Mean Field Graph Based D2D Collaboration and Offloading Pricing in Mobile Edge Computing

Mobile edge computing (MEC) facilitates computation offloading to edge server and task processing via device-to-device (D2D) collaboration. Existing works mainly focus on centralized network-assisted offloading solutions, which are unscalable to collaborations among massive users. In this paper, we propose a joint framework of decentralized D2D collaboration and task offloading for MEC systems with large populations. Specifically, we utilize the power of two choices for D2D collaboration, which enables users to assist each other in a decentralized manner. Due to short-range D2D communication and user movements, we formulate a mean field model on a finite-degree and dynamic graph to analyze the collaboration state evolution. We derive the existence, uniqueness and convergence of the state stationary point to provide a tractable collaboration performance.
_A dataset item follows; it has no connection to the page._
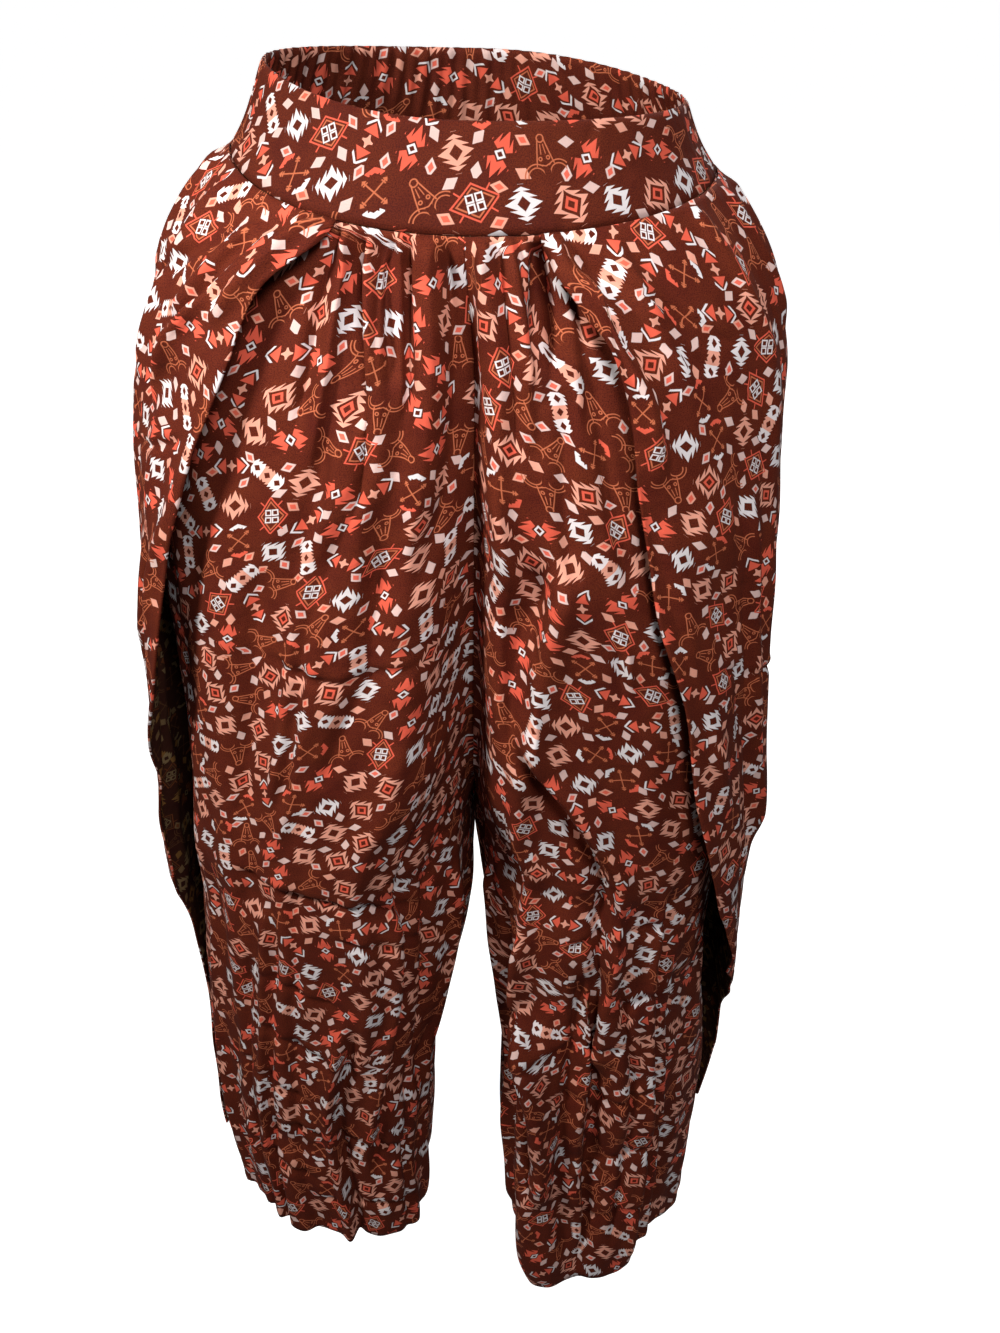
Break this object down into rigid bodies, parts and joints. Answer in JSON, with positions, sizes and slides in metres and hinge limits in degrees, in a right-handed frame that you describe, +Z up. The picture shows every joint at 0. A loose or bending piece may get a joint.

Complementing this D2D collaboration, we further build a Stackelberg game to model users' task offloading, where the provider, managing many servers, is the leader to determine service prices, while users are followers to make offloading decisions. By embedding Stackelberg game into Lyapunov optimization, we develop an online offloading and pricing scheme, which can optimize servers' service utility or fairness, and users' system cost simultaneously. Extensive evaluations show that D2D collaboration can mitigate users' workloads by 73.8% and fair pricing can promote servers' utility fairness by 15.87%.